Both sides claimed vindication with Sharon insisting that all he wanted was to prove that the allegation was a lie, not the $50 million he had asked for in damages. He subsequently forced the magazine to agree to a financial settlement in a later and separate lawsuit in an Israeli court, where the laws are not skewed to favor the press.
Though the furor over his alleged responsibility for Sabra and Shatila forced his resignation as defense minister, Sharon eventually made a remarkable political comeback. He became prime minister of Israel in 2001 and served until he suffered a debilitating stroke in 2006 that led to his death eight years later. But the damage to his reputation—and that of the Jewish state—lingered outside of Israel. It’s possible to argue that the misleading and often downright false reporting about Lebanon in 1982 laid the foundation for the libelous coverage of the Jewish state today, as false claims of “genocide” against Palestinians are routinely aired in the international media and believed by those who have been indoctrinated to believe it is a “white” oppressor state.
The corporate press may deny that as a whole, they have abandoned traditional journalistic ethics in favor of liberal activism. But the blatant bias against Trump and conservatives, as well as its predilection for defaming Israel, is the context with which we should view the current debate about a pending assault on the American press. The same can be said of almost all of the Israeli media that treat Israeli Prime Minister Benjamin Netanyahu with the same unfairness as their American counterparts do to Trump.
Change the law?
As the Sharon case proved 40 years ago, the current standards for libel in the United States are questionable. One wonders whether he might have proved malice in an era when virtually all communication is conducted via email and text and can be subpoenaed in the legal discovery process. Yet in writing the First Amendment, the intent of the Founders of the American Republic was not to give blanket immunity to journalists to lie about public figures. Seen from that point of view, the Supreme Court might well have good reason to revisit the Times v. Sullivan precedent to make it easier to sue, as is the case in other democracies.

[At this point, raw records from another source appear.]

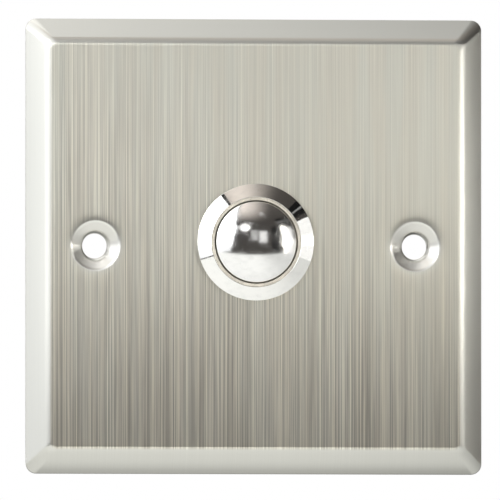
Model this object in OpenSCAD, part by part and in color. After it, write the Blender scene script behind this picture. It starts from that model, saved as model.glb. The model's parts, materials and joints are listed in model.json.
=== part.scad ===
// Square wall plate with a domed metal push button, worked by a finger from the front.
// Millimetres. The plate is upright as it is on a wall: +Z is up, the front faces -Y,
// and the wall is the plane y = 0. The origin is the middle of the plate on the wall.
// Behind the plate is a double-break switch that the button closes while it is held in.

/* [Plate] */
// Width of the plate
plate_w = 86; // [84:0.1:88]
// Height of the plate
plate_h = 85.5; // [84:0.1:88]
// How far the flat front stands off the wall
plate_depth = 4.6; // [4.3:0.1:5]
// Thickness of the pressed sheet
sheet = 1.2; // [1:0.1:1.3]
// Width of the sloping border at the left and right, from the outer edge to the flat front
border_w = 5; // [4.8:0.1:5.2]
// Width of the sloping border at the top and bottom
border_h = 5.2; // [4.8:0.1:5.2]
// Slope of the border
border_angle = 43; // [38:1:45]
// Outside radius of the fold between the border and the flat front
fold_r = 3; // [2.6:0.1:3.2]
// Radius of the plate's corners, seen from the front
corner_r = 2; // [1.6:0.1:3]

/* [Fixing holes] */
// Distance between the two fixing holes
fixing_pitch = 60.3; // [58:0.1:62]
// Diameter of each fixing hole
fixing_d = 4.6; // [4:0.1:4.8]
// Diameter of the pressed dimple round a fixing hole, outside its rounded lip
dimple_d = 9.8; // [9.4:0.1:10.6]
// Slope of the dimple's cone
dimple_angle = 38; // [36:1:42]

/* [Button] */
// Height of the button's axis above the middle of the plate
button_rise = 0.7; // [-1:0.1:1]
// Diameter of the bezel
bezel_d = 22; // [21.6:0.1:23]
// Height of the bezel above the plate
bezel_h = 1.7; // [1.5:0.1:2.2]
// Diameter of the threaded barrel behind the bezel
barrel_d = 19; // [18.8:0.1:19.2]
// Diameter of the domed cap
cap_d = 15.2; // [15:0.1:15.4]
// Height of the top of the dome above the bezel
dome_h = 2.1; // [1.6:0.1:2.4]
// How far the button can be pressed in
press_travel = 1.5; // [1:0.1:1.5]

/* [Switch] */
// How far the contacts are apart while the button is out
contact_gap = 1; // [0.7:0.05:1]
// Distance of each terminal screw from the middle
screw_x = 3.8; // [3.7:0.05:3.9]
// Diameter of the terminal screws
screw_d = 3; // [2.5:0.1:3]

/* [Hidden] */
$fn = 72;

// Room left between pieces that slide in each other, that are pushed together, and that only pass.
running_gap = 0.07;
assembly_gap = 0.02;
rest_gap = 0.05;
// A cut runs this far past the face that it opens.
past = 1;

// Plate
fold_steps = 8;
front_y = -plate_depth;
sheet_back_y = front_y + sheet;

// Dimple
dimple_lip_r = 1.1;
dimple_wall = 1.1;
dimple_land = 1.2;
dimple_root = 0.4;
fixing_r = fixing_d / 2;
lip_end_r = dimple_d / 2 - dimple_lip_r * sin(dimple_angle);
lip_end_y = front_y + dimple_lip_r * (1 - cos(dimple_angle));
land_y = lip_end_y + (lip_end_r - fixing_r) * tan(dimple_angle);
dimple_end_y = land_y + dimple_land;

// Bezel and barrel, from front to back
bezel_r = bezel_d / 2;
bezel_side = 0.5;
bezel_y = front_y - bezel_h;
bezel_land_r = 8.5;
bezel_lead = 0.1;
seal_r = bezel_r - 0.35;
seal_t = 0.3;
barrel_r = barrel_d / 2;
hole_clearance = 0.1;
thread_pitch = 1;
thread_depth = 0.55;
// Where the thread's root begins and ends and its crest begins, as shares of the pitch
thread_steps = [0, 0.4, 0.55, 0.95];
thread_start_y = sheet_back_y + 0.4;
web_y = 1;
web_t = 2;
web_back_y = web_y + web_t;
barrel_end_y = 12;
barrel_chamfer = 0.6;
chamber_r = 8;
snap_y = 9.3;
snap_t = 1;
snap_depth = 0.4;

// Sleeve that the cap slides in
sleeve_r = 7.85;
sleeve_wall = 0.35;
sleeve_rim_r = 8.4;
sleeve_rim_t = 0.75;
sleeve_proud = 0.05;
sleeve_lead = 0.15;

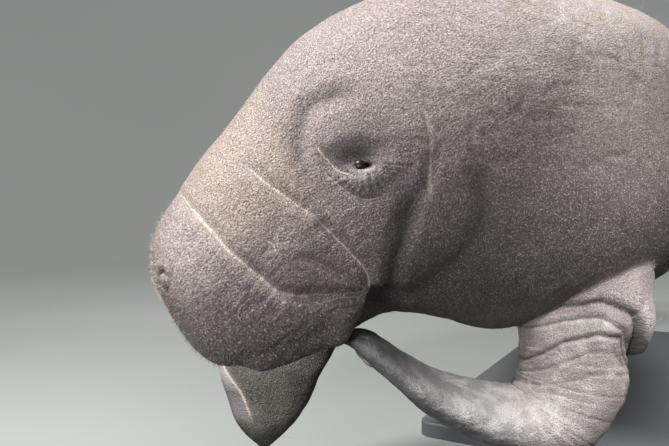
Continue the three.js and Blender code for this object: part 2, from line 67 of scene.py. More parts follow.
# Sections of the body: back x z, flank x y z, belly x z, squareness above and below
BODY = np.array([
    [-8, -62, -8, 0, -62, -8, -62, 2, 2],
    [-4, -18, -1, 52, -62, -4, -106, 2.2, 2.4],
    [17, 28, 15, 84, -70, 12, -142, 2.2, 2.6],
    [66, 64, 50, 99, -86, 50, -160, 2.1, 2.8],
    [115, 92, 95, 105, -98, 95, -172, 2.1, 2.8],
    [162, 115, 145, 107, -100, 140, -180, 2.1, 2.6],
    [210, 140, 198, 108, -96, 190, -186, 2.1, 2.4],
    [255, 163, 250, 122, -80, 232, -195, 2.2, 2.3],
    [305, 183, 305, 142, -60, 278, -222, 2.2, 2.2],
    [386, 199, 380, 160, -50, 345, -268, 2.2, 2.2],
    [480, 212, 475, 184, -50, 440, -307, 2.2, 2.2],
    [600, 226, 600, 220, -50, 580, -316, 2.2, 2.2],
    [760, 246, 760, 266, -45, 755, -306, 2.2, 2.3],
    [960, 266, 960, 306, -40, 960, -293, 2.2, 2.3],
    [1200, 274, 1200, 330, -35, 1200, -292, 2.2, 2.3],
    [1450, 258, 1450, 318, -30, 1450, -274, 2.2, 2.3],
    [1680, 222, 1680, 270, -20, 1680, -232, 2.1, 2.2],
    [1880, 170, 1880, 208, -10, 1880, -182, 2, 2.1],
    [2040, 125, 2040, 168, 0, 2040, -138, 1.9, 2],
    [2160, 98, 2160, 172, 2, 2160, -102, 1.6, 1.7],
    [2280, 74, 2280, 222, 0, 2280, -74, 1.4, 1.4],
    [2400, 56, 2400, 290, 0, 2400, -54, 1.4, 1.4],
    [2520, 42, 2520, 338, 0, 2520, -40, 1.4, 1.4],
    [2640, 31, 2640, 345, 0, 2640, -29, 1.4, 1.4],
    [2750, 22, 2748, 305, 0, 2750, -20, 1.4, 1.4],
    [2835, 14, 2828, 222, 0, 2835, -13, 1.4, 1.4],
    [2882, 9, 2878, 116, 0, 2882, -9, 1.5, 1.5],
    [2898, 0, 2898, 0, 0, 2898, 0, 2, 2],
], float)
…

But you don’t have to be at the Times, ABC or any of the other legacy outlets that have thrown away their credibility in the eyes of the public to worry about the implications of such a development.
The owners of many supposedly mainstream outlets are, with good reason, rethinking allowing their woke staff to cut them off from at least the half of the public that doesn’t lean to the left. Attempting to steer them back to the center is not a surrender to authoritarianism but a sensible decision to discard partisanship and return to the more responsible journalistic culture that was part of the court’s reasoning in Times v. Sullivan.
Still, lowering the bar to lawsuits won’t hurt these massive corporations. What it will do is to make alternative media—whether small outlets like JNS or the independent podcasters who have largely supplanted the corporate media—more vulnerable. They don’t have hot-shot lawyers on retainer or the resources to defend themselves against spiteful and frivolous litigation that the media giants have.
The real answer to the threat of Trump’s lawsuits is not to change the law but for journalists to do their jobs rather than playing politics as so many of them now think is their duty. If the corporate media continues on this current path, the problem won’t just be that Trump or other wronged conservatives will sue them and potentially undermine the First Amendment’s protection of the press. It’s that they will lose even more of their audiences and influence. The same is true in Israel as the one alternative to the left’s groupthink—Channel 14—continues to gain viewers. As with so many other things in free societies, the answer is to let the public, acting through the free market, decide the fate of legacy outlets. In the long run, journalists who think they should have impunity to defame their political opponents will fail, and those who tell the truth may well succeed.